From 2001 I was involved in mergers and acquisitions (M&A) at Mol. This was tough, but I could learn a lot: for about 4-5 years I was involved in every single acquisition of Mol. This is a fairly complex area, mostly finance-related, but permeated by law and accounting too. You have to become somewhat proficient in everything, and, in the end, must have an understanding of business operations as a whole. If you are working in M&A, then you will either end up doing it for life or become a CEO”, Lakatos explained.

How was the idea of MET born?

“The one and a half years I spent as head of business development at Mol’s upstream (exploration and production) division was probably the most exciting, most instructive period of my life,” Lakatos said. “What I mainly did, or at least was supposed to do, was buying up exploration concessions, oil and gas fields across Northern Africa, the Middle East and the former Soviet republics. I spent around 200 days a year in different hotels, in a different place every single time. After a while I had this uncomfortable feeling that I didn’t know which country or city I was in when I woke up. So, I started to feel it is time for a change,” Lakatos said.

Following this stint, Lakatos found himself at Mol’s gas business, which was gearing up for some major manoeuvres at the time. “Mol sold its gas business to E.On Ruhrgas in 2006, and I was involved in the deal as a member of the transaction team. The deal was dragging on for close to two years, allowing me to familiarise myself with Europe’s gas industry. However, Mol still held quite a few gas positions even after the deal was closed, including the Nabucco and South Stream projects and strategic gas storage facilities. At this point there was no finalised strategy. We’ve had to find out what to do with these positions, because Mol at the time, just like today, was not minded to enter the gas market.”

...then everything changed overnight

The founding of MET coincided with the liberalisation of gas and power markets: the EU in 2007 ruled that access to infrastructure must be ‘unbundled’ from trading. “This decision transformed the industry overnight, and did so without the industry itself taking note,” Lakatos said, highlighting an interesting point.

Until then, this was a very tight industry. The market in each country was dominated by one, or at most two major infrastructure owners (such as Mol in Hungary), which had built and operated these immense pipeline systems, storage and other facilities, and made trade transactions through them.

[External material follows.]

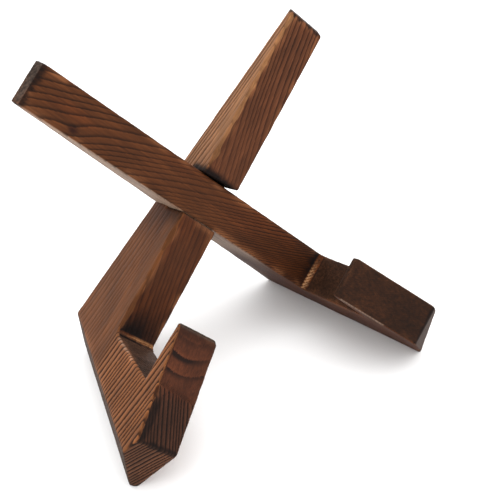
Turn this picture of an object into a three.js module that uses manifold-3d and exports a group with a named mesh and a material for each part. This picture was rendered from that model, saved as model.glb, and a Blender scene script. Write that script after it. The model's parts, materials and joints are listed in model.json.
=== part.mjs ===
// Book display stand: two identical-profile softwood boards that interlock as a leaning X.
// Each board is a tapering back arm with a forward foot, a notch for the book and a hook.
// Millimetres and degrees. +X is the reader's right, -Y is the front, +Z is up.
import * as THREE from 'three';
import { mergeVertices } from 'three/addons/utils/BufferGeometryUtils.js';
import Module from 'manifold-3d';

const wasm = await Module();
wasm.setup();

// ---- driving dimensions ----
const THICKNESS = 27; // both boards
const ARM_SPREAD = 44.3; // angle of each arm from the stand's centre line
const LEAN_BACK = 14.2; // the crossed arms lean back this far from upright
const EASE = 1.2; // rounding of the long arrises
const EASE_STEPS = 2; // facets in that rounding

// Board profile, from the crossing: [along the arm towards its tip, forward of the arm's front face]
const TIP_FRONT = [128, 0];
const TIP_BACK = [131.6, -6.2];
const HEEL = [-116.9, -70];
const TOE = [-162, 57.9];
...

"After the EU’s ‘unbundling’ decision, the bar to enter gas trading all of a sudden fell to one euro from the previous one billion. At that time, there were a total of about 200 top managers in the gas market along the Berlin–Moscow–Istanbul–Rome axis, and I was, by all likelihood, the youngest of them,” Lakatos added. Most of them were engineers, preoccupied with issues of supply security and very good at building up well-functioning, efficient infrastructure. Then there was me with my finance-oriented mindset, speaking about real options and how to optimise financial products.

I’ve had a huge advantage there, as unbundling turned gas trading into an area of finance almost from one day to the next. Suddenly the knowledge I had was needed: after all, this was the field I educated myself in and had the chance to study the industry from the inside for years too. This proved to be a very lucky and highly favourable mix, and at the time I was also young enough to take risks,” Lakatos explained.

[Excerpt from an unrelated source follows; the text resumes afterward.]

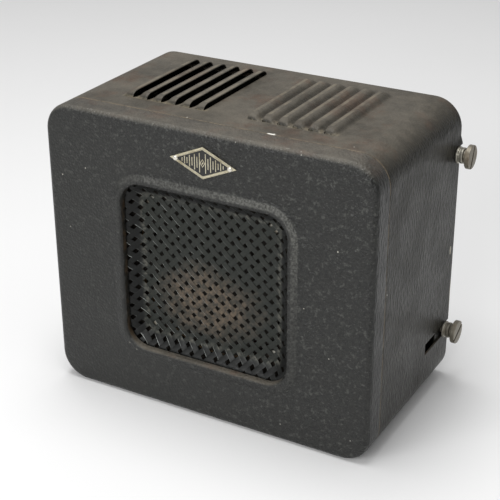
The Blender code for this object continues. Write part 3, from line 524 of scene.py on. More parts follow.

Setting off with no example to follow

“What I saw then was that top managers in the industry looked at the sector in terms of management and investments rather than from a finance-based aspect. We, on the other hand, produced financial models and started optimising commodities against each other,” Lakatos said.

“Mol by this time saw this unit as more of a burden, a young subsidiary keen on taking on huge, ‘unforeseeable’ risks. So eventually the decision had been made that we split off from the energy giant, which still kept a 50% stake, but it was us who had to run the risks. However, in the first two-three years we kept the name ‘Mol Energy Trade’, which was a very important ‘soft’ security asset.

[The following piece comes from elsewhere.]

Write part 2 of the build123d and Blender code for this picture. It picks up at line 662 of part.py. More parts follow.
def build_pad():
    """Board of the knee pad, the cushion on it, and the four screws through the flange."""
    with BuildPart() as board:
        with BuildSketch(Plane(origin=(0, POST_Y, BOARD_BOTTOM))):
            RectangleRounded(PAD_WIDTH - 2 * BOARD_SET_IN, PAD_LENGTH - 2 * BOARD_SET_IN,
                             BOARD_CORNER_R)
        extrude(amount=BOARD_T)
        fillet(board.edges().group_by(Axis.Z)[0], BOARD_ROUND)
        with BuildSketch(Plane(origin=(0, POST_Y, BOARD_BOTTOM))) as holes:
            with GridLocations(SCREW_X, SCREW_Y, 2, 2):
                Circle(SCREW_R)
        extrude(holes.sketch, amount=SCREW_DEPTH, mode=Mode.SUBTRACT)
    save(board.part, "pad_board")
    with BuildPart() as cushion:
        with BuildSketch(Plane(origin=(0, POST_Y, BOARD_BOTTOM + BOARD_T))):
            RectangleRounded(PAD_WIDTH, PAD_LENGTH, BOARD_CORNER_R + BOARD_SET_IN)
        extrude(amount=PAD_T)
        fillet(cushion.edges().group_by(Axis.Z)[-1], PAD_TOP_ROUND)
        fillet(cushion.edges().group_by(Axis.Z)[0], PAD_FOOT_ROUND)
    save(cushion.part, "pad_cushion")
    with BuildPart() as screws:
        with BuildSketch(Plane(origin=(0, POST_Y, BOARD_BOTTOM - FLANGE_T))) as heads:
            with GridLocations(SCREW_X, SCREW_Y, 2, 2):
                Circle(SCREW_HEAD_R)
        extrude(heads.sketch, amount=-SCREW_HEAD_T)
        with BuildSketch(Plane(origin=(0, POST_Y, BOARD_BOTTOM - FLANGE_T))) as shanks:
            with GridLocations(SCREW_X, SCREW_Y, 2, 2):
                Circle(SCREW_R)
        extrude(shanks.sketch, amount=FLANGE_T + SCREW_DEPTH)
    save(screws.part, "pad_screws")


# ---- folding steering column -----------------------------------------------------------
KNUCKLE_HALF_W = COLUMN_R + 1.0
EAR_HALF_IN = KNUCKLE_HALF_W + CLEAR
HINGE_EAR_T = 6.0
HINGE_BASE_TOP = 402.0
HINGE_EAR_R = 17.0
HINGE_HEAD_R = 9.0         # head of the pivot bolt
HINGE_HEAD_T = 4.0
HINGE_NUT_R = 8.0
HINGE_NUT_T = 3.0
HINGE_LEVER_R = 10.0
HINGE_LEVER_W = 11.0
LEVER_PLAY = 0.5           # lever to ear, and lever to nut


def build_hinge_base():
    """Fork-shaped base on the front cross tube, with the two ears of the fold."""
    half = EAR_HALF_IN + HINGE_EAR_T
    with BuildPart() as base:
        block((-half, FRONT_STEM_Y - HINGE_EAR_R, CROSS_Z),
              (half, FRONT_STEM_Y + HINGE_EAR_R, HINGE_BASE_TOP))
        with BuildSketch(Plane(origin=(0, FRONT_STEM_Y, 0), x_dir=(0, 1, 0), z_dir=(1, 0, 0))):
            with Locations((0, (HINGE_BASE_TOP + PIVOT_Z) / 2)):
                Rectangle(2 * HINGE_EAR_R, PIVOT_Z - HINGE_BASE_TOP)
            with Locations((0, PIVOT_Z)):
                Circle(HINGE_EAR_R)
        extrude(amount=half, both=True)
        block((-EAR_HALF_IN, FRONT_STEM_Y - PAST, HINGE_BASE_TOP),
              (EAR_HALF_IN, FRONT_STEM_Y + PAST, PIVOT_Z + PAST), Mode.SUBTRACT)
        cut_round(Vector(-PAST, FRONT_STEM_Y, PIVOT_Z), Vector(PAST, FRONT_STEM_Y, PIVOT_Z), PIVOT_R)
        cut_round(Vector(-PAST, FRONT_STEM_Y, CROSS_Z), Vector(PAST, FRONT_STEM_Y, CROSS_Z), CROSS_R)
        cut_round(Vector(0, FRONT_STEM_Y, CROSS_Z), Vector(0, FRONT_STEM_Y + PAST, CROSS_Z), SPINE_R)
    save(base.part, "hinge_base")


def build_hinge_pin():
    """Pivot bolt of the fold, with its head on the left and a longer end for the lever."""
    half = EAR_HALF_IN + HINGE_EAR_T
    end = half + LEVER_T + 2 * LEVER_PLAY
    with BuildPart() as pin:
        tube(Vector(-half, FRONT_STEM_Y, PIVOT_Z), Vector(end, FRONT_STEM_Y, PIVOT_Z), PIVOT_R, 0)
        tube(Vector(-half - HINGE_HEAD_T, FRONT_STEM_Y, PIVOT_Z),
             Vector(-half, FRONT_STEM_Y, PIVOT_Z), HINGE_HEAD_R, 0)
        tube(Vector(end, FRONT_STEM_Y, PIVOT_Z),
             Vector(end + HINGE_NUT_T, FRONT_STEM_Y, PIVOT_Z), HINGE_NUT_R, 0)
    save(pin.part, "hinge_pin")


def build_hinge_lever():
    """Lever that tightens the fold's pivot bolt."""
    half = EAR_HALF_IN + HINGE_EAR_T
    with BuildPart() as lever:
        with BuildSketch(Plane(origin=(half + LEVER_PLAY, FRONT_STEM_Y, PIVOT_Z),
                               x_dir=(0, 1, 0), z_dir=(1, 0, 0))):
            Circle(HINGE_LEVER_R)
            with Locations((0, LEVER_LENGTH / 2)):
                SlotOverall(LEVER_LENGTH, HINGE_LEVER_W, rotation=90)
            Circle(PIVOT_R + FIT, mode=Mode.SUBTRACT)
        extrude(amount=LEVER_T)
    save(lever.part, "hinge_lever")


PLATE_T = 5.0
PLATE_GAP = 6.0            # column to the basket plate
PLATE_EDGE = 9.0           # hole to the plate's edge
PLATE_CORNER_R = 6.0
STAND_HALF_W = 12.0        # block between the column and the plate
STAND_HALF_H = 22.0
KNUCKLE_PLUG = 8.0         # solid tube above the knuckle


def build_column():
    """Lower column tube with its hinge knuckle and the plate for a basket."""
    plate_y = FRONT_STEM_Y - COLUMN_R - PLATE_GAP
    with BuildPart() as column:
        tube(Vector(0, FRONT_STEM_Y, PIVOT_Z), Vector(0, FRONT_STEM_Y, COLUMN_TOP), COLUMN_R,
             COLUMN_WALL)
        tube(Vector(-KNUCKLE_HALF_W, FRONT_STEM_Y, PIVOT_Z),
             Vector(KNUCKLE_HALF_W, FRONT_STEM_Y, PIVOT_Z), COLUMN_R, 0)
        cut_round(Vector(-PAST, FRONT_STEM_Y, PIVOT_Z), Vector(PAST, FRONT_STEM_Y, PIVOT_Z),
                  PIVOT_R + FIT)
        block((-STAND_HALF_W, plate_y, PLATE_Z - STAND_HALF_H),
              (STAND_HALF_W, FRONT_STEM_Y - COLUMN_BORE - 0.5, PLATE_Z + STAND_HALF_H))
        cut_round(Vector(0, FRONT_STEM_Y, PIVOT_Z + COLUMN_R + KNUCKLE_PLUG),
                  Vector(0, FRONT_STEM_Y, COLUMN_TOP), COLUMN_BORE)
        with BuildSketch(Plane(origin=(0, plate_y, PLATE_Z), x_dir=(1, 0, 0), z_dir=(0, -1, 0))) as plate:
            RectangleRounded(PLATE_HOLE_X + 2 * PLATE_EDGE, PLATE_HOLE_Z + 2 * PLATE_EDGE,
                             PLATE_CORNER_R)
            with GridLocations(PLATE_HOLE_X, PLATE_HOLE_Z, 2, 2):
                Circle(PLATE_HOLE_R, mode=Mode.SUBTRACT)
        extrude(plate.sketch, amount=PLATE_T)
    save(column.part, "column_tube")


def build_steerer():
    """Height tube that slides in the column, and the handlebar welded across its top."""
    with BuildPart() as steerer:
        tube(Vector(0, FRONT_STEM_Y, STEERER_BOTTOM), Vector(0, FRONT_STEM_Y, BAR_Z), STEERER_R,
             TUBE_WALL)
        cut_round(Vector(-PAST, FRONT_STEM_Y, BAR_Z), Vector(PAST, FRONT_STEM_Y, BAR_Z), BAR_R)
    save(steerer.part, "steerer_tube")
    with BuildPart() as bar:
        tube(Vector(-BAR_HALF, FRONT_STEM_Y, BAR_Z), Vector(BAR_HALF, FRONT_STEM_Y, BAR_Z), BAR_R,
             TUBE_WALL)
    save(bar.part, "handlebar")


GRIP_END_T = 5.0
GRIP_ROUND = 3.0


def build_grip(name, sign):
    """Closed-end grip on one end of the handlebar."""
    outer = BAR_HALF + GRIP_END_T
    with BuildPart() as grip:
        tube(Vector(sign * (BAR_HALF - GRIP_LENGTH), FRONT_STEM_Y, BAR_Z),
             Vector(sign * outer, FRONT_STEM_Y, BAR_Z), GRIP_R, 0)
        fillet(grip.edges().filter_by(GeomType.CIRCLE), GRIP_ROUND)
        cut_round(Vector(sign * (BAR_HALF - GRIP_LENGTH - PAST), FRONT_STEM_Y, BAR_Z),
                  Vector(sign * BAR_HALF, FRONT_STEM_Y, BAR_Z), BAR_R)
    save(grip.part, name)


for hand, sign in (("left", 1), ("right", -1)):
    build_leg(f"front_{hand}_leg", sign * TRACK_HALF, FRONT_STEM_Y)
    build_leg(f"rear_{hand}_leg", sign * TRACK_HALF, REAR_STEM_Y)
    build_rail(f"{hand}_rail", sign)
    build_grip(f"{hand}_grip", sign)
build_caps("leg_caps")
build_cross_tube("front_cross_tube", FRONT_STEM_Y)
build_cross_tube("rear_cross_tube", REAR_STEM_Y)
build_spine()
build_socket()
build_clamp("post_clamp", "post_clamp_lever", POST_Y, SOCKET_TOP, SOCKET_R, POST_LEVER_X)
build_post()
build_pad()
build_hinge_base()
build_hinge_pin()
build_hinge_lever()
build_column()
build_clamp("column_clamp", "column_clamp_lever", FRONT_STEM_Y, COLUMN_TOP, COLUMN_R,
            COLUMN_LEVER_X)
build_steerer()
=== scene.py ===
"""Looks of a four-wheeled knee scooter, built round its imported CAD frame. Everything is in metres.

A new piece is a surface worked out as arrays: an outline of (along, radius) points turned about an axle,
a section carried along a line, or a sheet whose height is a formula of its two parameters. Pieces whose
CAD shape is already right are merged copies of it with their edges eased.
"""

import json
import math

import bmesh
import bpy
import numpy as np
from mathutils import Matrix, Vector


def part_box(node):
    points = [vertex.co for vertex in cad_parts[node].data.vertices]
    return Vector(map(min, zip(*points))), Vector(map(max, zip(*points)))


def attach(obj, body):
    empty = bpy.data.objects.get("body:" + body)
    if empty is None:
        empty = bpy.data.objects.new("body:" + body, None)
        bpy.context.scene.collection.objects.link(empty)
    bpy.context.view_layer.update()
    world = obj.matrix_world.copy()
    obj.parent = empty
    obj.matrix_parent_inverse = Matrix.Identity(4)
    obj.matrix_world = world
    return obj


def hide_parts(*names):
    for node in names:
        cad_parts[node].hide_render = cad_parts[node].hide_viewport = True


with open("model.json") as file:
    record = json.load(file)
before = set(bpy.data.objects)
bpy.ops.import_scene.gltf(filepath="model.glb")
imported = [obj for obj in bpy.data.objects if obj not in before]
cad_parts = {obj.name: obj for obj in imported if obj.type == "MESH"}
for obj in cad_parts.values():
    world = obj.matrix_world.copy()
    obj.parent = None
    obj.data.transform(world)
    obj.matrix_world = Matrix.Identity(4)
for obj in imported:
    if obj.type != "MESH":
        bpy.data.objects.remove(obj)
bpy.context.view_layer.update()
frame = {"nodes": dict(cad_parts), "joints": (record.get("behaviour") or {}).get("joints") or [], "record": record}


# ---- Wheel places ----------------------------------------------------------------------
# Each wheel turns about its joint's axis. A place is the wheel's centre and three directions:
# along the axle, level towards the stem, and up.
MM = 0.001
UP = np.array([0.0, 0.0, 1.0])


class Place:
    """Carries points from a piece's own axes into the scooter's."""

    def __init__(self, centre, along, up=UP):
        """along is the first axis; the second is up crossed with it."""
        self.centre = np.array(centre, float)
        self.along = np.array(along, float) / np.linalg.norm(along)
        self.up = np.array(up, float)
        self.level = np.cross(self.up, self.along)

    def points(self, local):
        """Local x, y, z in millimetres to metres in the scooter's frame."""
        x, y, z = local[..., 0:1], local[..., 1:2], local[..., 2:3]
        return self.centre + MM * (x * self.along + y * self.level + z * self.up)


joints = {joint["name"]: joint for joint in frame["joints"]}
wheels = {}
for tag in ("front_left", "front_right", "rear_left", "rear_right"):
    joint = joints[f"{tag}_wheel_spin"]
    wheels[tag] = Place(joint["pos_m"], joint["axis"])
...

The other pillar on which the MET of today had been built is our concept of HR: over the first five or six years we were fuelled by human capital. The concept was simple: we wanted to hire extremely capable and highly motivated people who were ready, just as I was, to put in 100-hour work weeks. But then the compensation package we offered would have been inconceivable at an energy major: we paid performance bonuses, and well above the industry average. What we are doing is very similar to what elite athletes do: to win you must go to the gym day by day and go through your training routine.”

Solid foundations

According to Benjamin Lakatos, looking back almost a decade it is now clear that MET’s success was grounded in the operating model laid down early in the beginning. Last year the company’s total turnover stood at EUR 7.5bn, it was listed among the top three traders in Central Europe’s biggest gas exchange platform, the VTP in Austria, and was in the top 15 in the Dutch TTF, the biggest gas exchange in continental Europe.

According to Lakatos, just the fact that an energy company from the CEE region can “play at the same table” as the major incumbents of Europe’s gas trade is a huge accomplishment. To put that into context, MET Group last year traded a total of 35bn cubic metres of gas, four times the annual consumption of Hungary.

“We think it is unjustified that the discussion in Hungary about MET is taking place in a political context while the company evolved into a European success story. This is a business of ‘taking care of the pennies and the pounds’ and not in the way that certain people have imagined. We are not involved in politics, we are measured by our trading performance at the European level. MET’s position in Hungary does not stem from any sort of political links but from its unique, integrated operating model and professionalism. Anyone who ever worked with us could attest to this, it is something obvious from inside the company,” the company’s founder stated.

However, what Lakatos thinks is even more important than the company’s image in Hungary is that MET is on the verge of becoming one of the winners of the consolidation, or we could even say attrition, of gas and power trading in Europe.

“Our primary efforts are aimed at successfully navigating the wave of consolidation in European energy markets that started about 4-5 years ago.” MET’s secondary goal is to devise infrastructure-based strategies, which encompasses the acquisition of gas-fired power plants and other gas and electricity infrastructure assets, and a renewable energy strategy, under which the company just launched construction of one of Hungary’s largest solar parks.